Non-practicing entities filed fewer cases in the first half of 2010 compared to same period last year, but they targeted more defendants per suit, according to RPX (Rational Patent), a defensive patent aggregator that buys patents to keep them out of litigation for its corporate clients.
RPX vice president and head of acquisitions, Keven Barhydt, presented the figures Monday in San Francisco during a two-day seminar on patent litigation sponsored by the Practising Law Institute.
“It’s very clear that money continues to flow to non-practicing entities,” Barhydt told a room of several dozen patent attorneys.

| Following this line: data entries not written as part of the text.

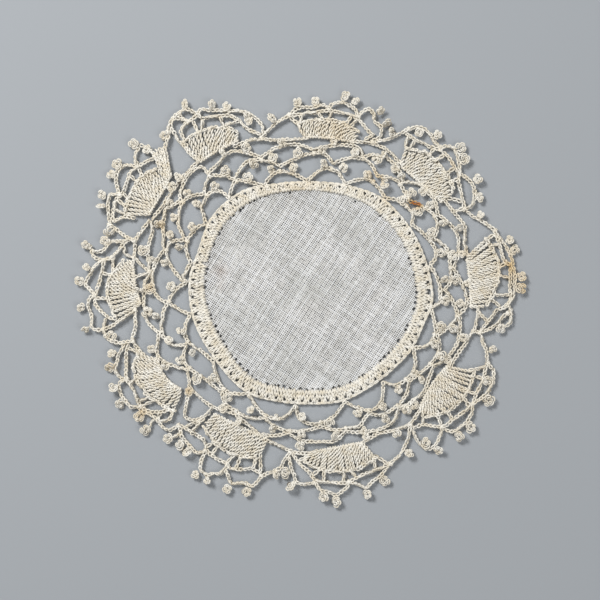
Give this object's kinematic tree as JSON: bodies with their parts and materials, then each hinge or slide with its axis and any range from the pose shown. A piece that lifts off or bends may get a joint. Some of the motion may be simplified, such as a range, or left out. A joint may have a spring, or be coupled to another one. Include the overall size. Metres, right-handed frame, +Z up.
{
  "type": "lace doily",
  "caption": "Round doily with a plain-woven linen centre in a wide openwork crocheted cotton edging of picot arches and fans, lying flat.",
  "frame": {"origin": "middle of the doily's outline, on the surface it lies on", "axes": "+Z up, away from the surface, through the cloth's thickness; +X along its widest extent, to the right as it is seen from above"},
  "size_m": [0.1504, 0.1378, 0.0021],
  "materials": {
    "linen": "matt, plain-woven, slightly slubby",
    "cotton": "soft sheen, crocheted thread"
  },
  "bodies": {
    "root": {"linen_centre": "linen", "crochet_edging": "cotton"}
  },
  "joints": []
}
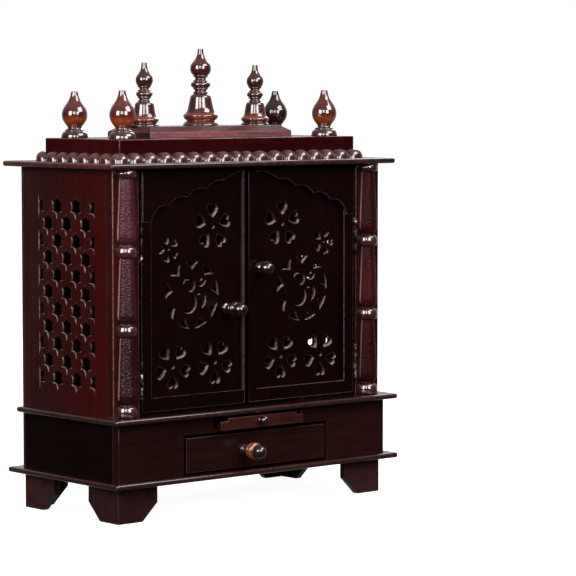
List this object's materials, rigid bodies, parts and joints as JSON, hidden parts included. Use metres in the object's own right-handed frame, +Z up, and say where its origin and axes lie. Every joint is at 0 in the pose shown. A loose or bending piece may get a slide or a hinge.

According to RPX, in the first six months of 2010, NPEs filed 283 cases, down from 342 in the same period last year. But they named an average of eight defendants per case in 2010, up from five per case in 2009.
Several factors are fueling the trend, Barhydt said. NPEs are seeing solid returns on their investments with relatively low upfront costs. There’s also a significant supply of assets on the open market.
But NPE’s are also getting more sophisticated at signing on individual inventors. They’re more apt to play on the emotions of inventors who might feel they were cheated or misused by a big corporation. And NPEs are telling inventors that they’ll make a lot of money from the licensing that could result from litigation. “That’s the model that’s working quite well for them,” Barhydt said.